In many firms, one senior voice outweighs five others.

Fair systems deliberately balance:

  • supervising partners
  • matter partners
  • peers
  • direct reports (where appropriate)

This is where generic HR platforms struggle. Tools like PerformYard or Lattice allow multi-rater input, but do not account for legal power asymmetry.

Legal-specific systems recognize that:

  • not all raters carry equal influence
  • perception gaps widen at senior levels
  • upward feedback requires additional protection

3. Minimum Rater Thresholds (Confidentiality Is Mathematical)

One of the clearest lessons from 2025:

Anonymity is not a promise, it is a calculation.

Fair systems only surface:

  • scores
  • averages
  • comments

when a minimum number of responses exists.

Why this matters:

  • protects individual raters
  • reduces “guessing games”
  • increases candor

Firms that skipped thresholds saw:

  • lower response rates
  • defensive feedback
  • rapid loss of trust

4. Behavior-Anchored Evaluation (Not Personality or Style)

The fastest way to introduce bias is vague language.

Terms like:

  • “strong presence”
  • “good attitude”
  • “not partner material”

sound familiar but tell reviewers nothing actionable.

Fair systems define:

  • observable behaviors
  • role-specific expectations
  • consistent language across levels

This is where SRA’s approach differs fundamentally from productivity-only platforms like vi by Aderant, which excel at financial insight but do not measure leadership behavior.

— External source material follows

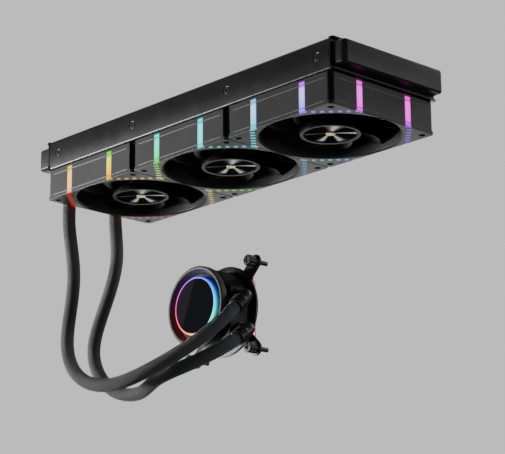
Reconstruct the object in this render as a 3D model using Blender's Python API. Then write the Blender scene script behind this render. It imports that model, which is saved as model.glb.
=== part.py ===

Numbers show what happened.

Behaviors explain why.

5. Structured Calibration (Fairness Happens After Collection)

Many firms believe fairness ends when surveys close.

In reality, it starts there.

Without calibration:

  • identical scores mean different things across groups
  • tougher reviewers skew outcomes
  • context is lost

Fair calibration is:

  • documented
  • comparative
  • anchored to criteria, not personalities

Firms that treated calibration as a process, not a meeting made better compensation and promotion decisions with less conflict.

Where Most Law Firms Accidentally Introduce Bias

Even well-intentioned firms trip in predictable ways.

Open Comments Without Guardrails

Raw comments without synthesis:

  • amplify extreme views
  • invite misinterpretation
  • discourage honesty next cycle

Over-Aggregated Scores

Single composite scores hide:

  • strengths
  • risks
  • development priorities

Mixed Purposes

When the same data drives:

  • coaching
  • ranking
  • compensation

people optimize for safety, not truth.

What Changes When Review Systems Are Designed for Fairness

Firms that corrected these issues in 2025 reported:

  • Higher associate participation
  • Fewer disputes over outcomes
  • Stronger acceptance of difficult feedback
  • Clearer development planning
  • Greater confidence in leadership decisions

Importantly, this did not require more surveys—just better design.

Why Legal-Specific Design Matters More in 2026

Law firms are not corporate hierarchies.

They are:

  • partnership-based
  • reputation-driven
  • highly sensitive to power dynamics

Productivity platforms like Litera help lawyers work faster.

Analytics platforms help firms see financial outcomes.

But fairness in performance reviews requires:

  • behavioral clarity
  • confidentiality engineering
  • legal-role awareness

That is a different discipline entirely.

What Firm Leaders Should Take Forward

Fairness is not achieved by:

  • nicer language
  • more training
  • better intentions

It is achieved by:

  • deliberate architecture
  • legal-specific safeguards
  • disciplined calibration

In 2025, many firms learned this through friction.

In 2026, the firms that act on it will:

  • retain stronger talent
  • develop better leaders
  • make decisions they can stand behind

In law firms, fairness is not subjective.

It is built or it is broken by design.